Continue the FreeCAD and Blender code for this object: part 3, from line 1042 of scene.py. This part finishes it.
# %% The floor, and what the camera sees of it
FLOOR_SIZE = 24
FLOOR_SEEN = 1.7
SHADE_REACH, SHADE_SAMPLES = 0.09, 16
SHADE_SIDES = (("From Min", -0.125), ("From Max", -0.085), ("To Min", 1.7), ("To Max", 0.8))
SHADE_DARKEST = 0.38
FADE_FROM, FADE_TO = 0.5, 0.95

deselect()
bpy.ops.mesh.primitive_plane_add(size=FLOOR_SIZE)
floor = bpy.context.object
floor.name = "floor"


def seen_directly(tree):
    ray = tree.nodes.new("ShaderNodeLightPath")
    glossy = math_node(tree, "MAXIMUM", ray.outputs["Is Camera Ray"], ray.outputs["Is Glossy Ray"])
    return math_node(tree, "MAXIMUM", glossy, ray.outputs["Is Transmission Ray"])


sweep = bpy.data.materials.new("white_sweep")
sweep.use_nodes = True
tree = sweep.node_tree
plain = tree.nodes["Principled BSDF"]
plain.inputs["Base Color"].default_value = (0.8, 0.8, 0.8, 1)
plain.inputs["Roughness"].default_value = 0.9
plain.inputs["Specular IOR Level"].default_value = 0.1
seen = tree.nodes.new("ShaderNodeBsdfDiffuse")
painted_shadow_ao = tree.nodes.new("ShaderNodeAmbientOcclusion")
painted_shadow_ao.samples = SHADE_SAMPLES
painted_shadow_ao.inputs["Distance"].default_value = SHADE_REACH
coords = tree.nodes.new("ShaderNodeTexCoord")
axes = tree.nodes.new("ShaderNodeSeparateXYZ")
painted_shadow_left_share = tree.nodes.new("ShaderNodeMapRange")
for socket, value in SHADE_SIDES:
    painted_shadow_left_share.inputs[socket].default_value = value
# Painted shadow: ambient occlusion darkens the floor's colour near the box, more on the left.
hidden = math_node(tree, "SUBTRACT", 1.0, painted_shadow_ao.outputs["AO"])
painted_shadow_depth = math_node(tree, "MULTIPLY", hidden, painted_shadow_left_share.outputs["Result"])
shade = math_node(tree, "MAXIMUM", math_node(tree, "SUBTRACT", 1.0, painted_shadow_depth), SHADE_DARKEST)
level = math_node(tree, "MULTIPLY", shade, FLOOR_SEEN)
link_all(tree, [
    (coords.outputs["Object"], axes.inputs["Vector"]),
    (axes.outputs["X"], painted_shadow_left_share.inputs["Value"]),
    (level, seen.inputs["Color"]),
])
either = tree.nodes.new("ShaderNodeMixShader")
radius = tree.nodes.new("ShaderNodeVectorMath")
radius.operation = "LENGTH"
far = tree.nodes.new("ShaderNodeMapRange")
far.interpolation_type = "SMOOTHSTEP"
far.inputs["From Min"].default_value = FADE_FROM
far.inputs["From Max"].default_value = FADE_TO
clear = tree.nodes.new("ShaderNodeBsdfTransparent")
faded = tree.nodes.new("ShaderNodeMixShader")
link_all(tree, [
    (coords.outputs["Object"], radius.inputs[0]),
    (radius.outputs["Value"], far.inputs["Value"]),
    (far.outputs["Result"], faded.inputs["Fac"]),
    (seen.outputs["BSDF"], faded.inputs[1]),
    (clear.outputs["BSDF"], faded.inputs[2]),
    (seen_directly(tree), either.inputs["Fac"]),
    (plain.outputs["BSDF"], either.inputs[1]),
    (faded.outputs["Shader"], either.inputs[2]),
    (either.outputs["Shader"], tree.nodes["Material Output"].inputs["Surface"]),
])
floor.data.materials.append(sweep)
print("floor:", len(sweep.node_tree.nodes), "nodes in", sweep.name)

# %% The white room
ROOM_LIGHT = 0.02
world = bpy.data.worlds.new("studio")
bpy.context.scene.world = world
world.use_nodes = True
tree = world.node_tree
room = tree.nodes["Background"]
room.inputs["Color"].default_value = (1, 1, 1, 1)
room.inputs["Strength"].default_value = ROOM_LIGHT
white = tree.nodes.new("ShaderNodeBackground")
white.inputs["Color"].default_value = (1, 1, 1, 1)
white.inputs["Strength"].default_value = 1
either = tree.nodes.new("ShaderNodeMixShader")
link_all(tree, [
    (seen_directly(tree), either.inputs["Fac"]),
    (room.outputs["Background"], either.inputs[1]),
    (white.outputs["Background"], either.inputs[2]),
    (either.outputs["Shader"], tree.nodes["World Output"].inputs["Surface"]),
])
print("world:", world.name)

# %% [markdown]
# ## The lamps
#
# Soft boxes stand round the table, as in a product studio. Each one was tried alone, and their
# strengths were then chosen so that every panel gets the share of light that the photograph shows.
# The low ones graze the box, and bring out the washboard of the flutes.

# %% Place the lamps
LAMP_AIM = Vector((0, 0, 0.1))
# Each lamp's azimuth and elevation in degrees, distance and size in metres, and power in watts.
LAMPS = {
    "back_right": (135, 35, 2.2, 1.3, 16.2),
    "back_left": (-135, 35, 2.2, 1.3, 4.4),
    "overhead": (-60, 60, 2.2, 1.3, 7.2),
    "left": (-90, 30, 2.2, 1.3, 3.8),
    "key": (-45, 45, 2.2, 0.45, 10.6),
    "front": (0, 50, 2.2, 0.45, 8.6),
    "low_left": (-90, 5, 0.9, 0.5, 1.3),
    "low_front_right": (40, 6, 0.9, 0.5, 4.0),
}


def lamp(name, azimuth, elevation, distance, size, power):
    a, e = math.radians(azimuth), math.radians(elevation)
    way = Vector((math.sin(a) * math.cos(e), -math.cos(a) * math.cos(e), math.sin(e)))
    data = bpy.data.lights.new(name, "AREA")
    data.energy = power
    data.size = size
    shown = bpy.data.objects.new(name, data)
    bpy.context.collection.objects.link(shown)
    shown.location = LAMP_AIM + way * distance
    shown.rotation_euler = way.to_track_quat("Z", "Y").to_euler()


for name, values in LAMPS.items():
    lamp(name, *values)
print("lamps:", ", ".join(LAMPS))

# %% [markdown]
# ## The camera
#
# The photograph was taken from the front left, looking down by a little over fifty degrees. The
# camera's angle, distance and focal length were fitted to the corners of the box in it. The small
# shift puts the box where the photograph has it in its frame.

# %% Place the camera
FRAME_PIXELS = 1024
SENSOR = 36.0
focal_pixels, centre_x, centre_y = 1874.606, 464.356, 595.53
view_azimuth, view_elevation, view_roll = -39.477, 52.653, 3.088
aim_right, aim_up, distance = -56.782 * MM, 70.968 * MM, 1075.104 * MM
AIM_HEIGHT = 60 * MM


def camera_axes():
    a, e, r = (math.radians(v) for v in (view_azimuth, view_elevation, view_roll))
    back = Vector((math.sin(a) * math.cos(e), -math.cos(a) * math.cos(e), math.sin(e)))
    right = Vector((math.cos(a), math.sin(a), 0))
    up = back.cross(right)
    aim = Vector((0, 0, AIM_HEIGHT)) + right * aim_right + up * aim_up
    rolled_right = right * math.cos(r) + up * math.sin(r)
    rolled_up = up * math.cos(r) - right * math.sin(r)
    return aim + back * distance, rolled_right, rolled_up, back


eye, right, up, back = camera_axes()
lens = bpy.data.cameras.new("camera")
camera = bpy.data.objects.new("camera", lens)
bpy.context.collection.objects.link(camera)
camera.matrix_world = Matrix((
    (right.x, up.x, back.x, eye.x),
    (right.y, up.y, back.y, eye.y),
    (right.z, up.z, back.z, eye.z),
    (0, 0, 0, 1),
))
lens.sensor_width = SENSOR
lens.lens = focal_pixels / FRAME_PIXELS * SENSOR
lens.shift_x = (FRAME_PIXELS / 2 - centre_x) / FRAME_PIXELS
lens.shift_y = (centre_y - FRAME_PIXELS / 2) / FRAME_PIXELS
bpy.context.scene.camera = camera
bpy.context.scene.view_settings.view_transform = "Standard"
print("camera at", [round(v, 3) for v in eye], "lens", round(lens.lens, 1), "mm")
----------
Print exactly, and only, the lines beginning at the top of the listing and ending at the line with "FADE_FROM, FADE_TO = 0.5, 0.95".

Continue the FreeCAD and Blender code for this object: part 3, from line 1042 of scene.py. This part finishes it.
# %% The floor, and what the camera sees of it
FLOOR_SIZE = 24
FLOOR_SEEN = 1.7
SHADE_REACH, SHADE_SAMPLES = 0.09, 16
SHADE_SIDES = (("From Min", -0.125), ("From Max", -0.085), ("To Min", 1.7), ("To Max", 0.8))
SHADE_DARKEST = 0.38
FADE_FROM, FADE_TO = 0.5, 0.95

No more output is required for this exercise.